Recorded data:
● ● ● ●
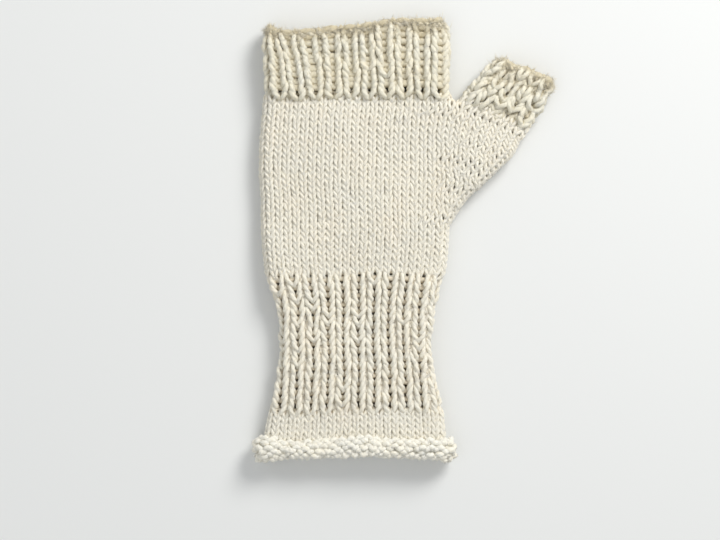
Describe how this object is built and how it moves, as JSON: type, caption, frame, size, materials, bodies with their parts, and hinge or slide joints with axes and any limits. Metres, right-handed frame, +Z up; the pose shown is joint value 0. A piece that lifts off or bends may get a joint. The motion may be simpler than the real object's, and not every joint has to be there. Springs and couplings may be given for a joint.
{
  "type": "knitted fingerless mitt",
  "caption": "Hand-knitted fingerless mitt with a rolled hem, ribbed wrist, smooth hand, thumb gusset and short ribbed thumb and finger edges.",
  "frame": {"origin": "on the resting face, under the centre line of the hand, half way between hem and finger edge", "axes": "+Z up from the surface that the mitt lies on, +Y from the wrist hem to the fingers, +X to the thumb side"},
  "size_m": [0.1415, 0.2101, 0.0138],
  "materials": {
    "wool_plain": "smooth hand-knitted undyed wool, matt and slightly fuzzy",
    "wool_rib": "one-by-one ribbing in undyed wool, matt and slightly fuzzy",
    "wool_edge": "bound-off or cast-on chain in undyed wool",
    "wool_tail": "loose end of plied wool, darned in"
  },
  "bodies": {
    "hand": {"hand_lower": "wool_plain", "hand_upper": "wool_plain", "thumb_gusset": "wool_plain", "finger_rib": "wool_rib", "finger_bind_off": "wool_edge", "finger_bind_off_tail": "wool_tail", "thumb_join_tail": "wool_tail"},
    "cuff": {"rolled_hem": "wool_plain", "cast_on_edge": "wool_edge", "wrist_band": "wool_plain", "wrist_rib": "wool_rib", "cast_on_tail": "wool_tail"},
    "thumb": {"thumb_tube": "wool_plain", "thumb_rib": "wool_rib", "thumb_bind_off": "wool_edge", "thumb_bind_off_tail": "wool_tail"}
  },
  "joints": [
    {"name": "wrist_fold", "type": "hinge", "parent": "hand", "child": "cuff", "pos_m": [0, -0.0152, 0.00585], "axis": [-1, 0, 0], "range_deg": [0, 70]},
    {"name": "thumb_swing", "type": "hinge", "parent": "hand", "child": "thumb", "pos_m": [0.0632, 0.0572, 0.00585], "axis": [0, 0, 1], "range_deg": [-20, 24]}
  ]
}
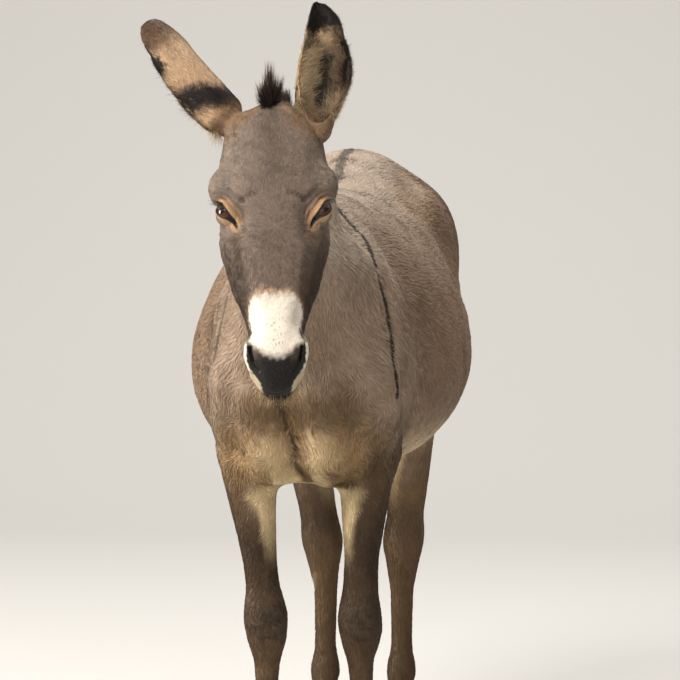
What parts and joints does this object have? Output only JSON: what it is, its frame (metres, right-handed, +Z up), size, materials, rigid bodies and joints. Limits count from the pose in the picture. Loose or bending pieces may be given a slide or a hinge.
● ● ● ●
INSTRUCTIONS FOR THE TASK:
Copy out each line exactly.

ANSWER:
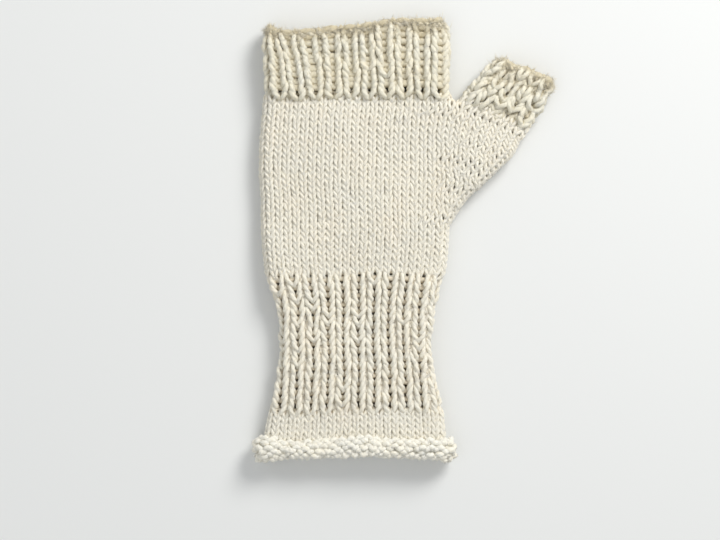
Describe how this object is built and how it moves, as JSON: type, caption, frame, size, materials, bodies with their parts, and hinge or slide joints with axes and any limits. Metres, right-handed frame, +Z up; the pose shown is joint value 0. A piece that lifts off or bends may get a joint. The motion may be simpler than the real object's, and not every joint has to be there. Springs and couplings may be given for a joint.
{
  "type": "knitted fingerless mitt",
  "caption": "Hand-knitted fingerless mitt with a rolled hem, ribbed wrist, smooth hand, thumb gusset and short ribbed thumb and finger edges.",
  "frame": {"origin": "on the resting face, under the centre line of the hand, half way between hem and finger edge", "axes": "+Z up from the surface that the mitt lies on, +Y from the wrist hem to the fingers, +X to the thumb side"},
  "size_m": [0.1415, 0.2101, 0.0138],
  "materials": {
    "wool_plain": "smooth hand-knitted undyed wool, matt and slightly fuzzy",
    "wool_rib": "one-by-one ribbing in undyed wool, matt and slightly fuzzy",
    "wool_edge": "bound-off or cast-on chain in undyed wool",
    "wool_tail": "loose end of plied wool, darned in"
  },
  "bodies": {
    "hand": {"hand_lower": "wool_plain", "hand_upper": "wool_plain", "thumb_gusset": "wool_plain", "finger_rib": "wool_rib", "finger_bind_off": "wool_edge", "finger_bind_off_tail": "wool_tail", "thumb_join_tail": "wool_tail"},
    "cuff": {"rolled_hem": "wool_plain", "cast_on_edge": "wool_edge", "wrist_band": "wool_plain", "wrist_rib": "wool_rib", "cast_on_tail": "wool_tail"},
    "thumb": {"thumb_tube": "wool_plain", "thumb_rib": "wool_rib", "thumb_bind_off": "wool_edge", "thumb_bind_off_tail": "wool_tail"}
  },
  "joints": [
    {"name": "wrist_fold", "type": "hinge", "parent": "hand", "child": "cuff", "pos_m": [0, -0.0152, 0.00585], "axis": [-1, 0, 0], "range_deg": [0, 70]},
    {"name": "thumb_swing", "type": "hinge", "parent": "hand", "child": "thumb", "pos_m": [0.0632, 0.0572, 0.00585], "axis": [0, 0, 1], "range_deg": [-20, 24]}
  ]
}
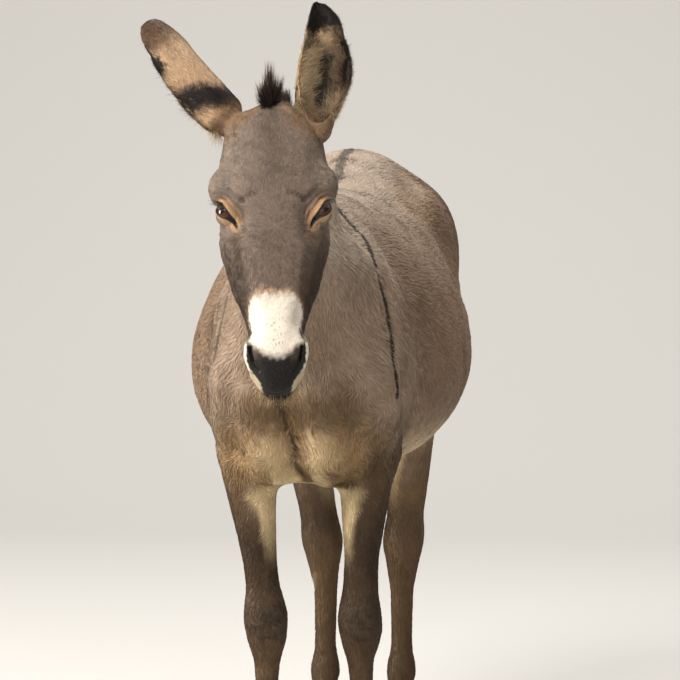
What parts and joints does this object have? Output only JSON: what it is, its frame (metres, right-handed, +Z up), size, materials, rigid bodies and joints. Limits count from the pose in the picture. Loose or bending pieces may be given a slide or a hinge.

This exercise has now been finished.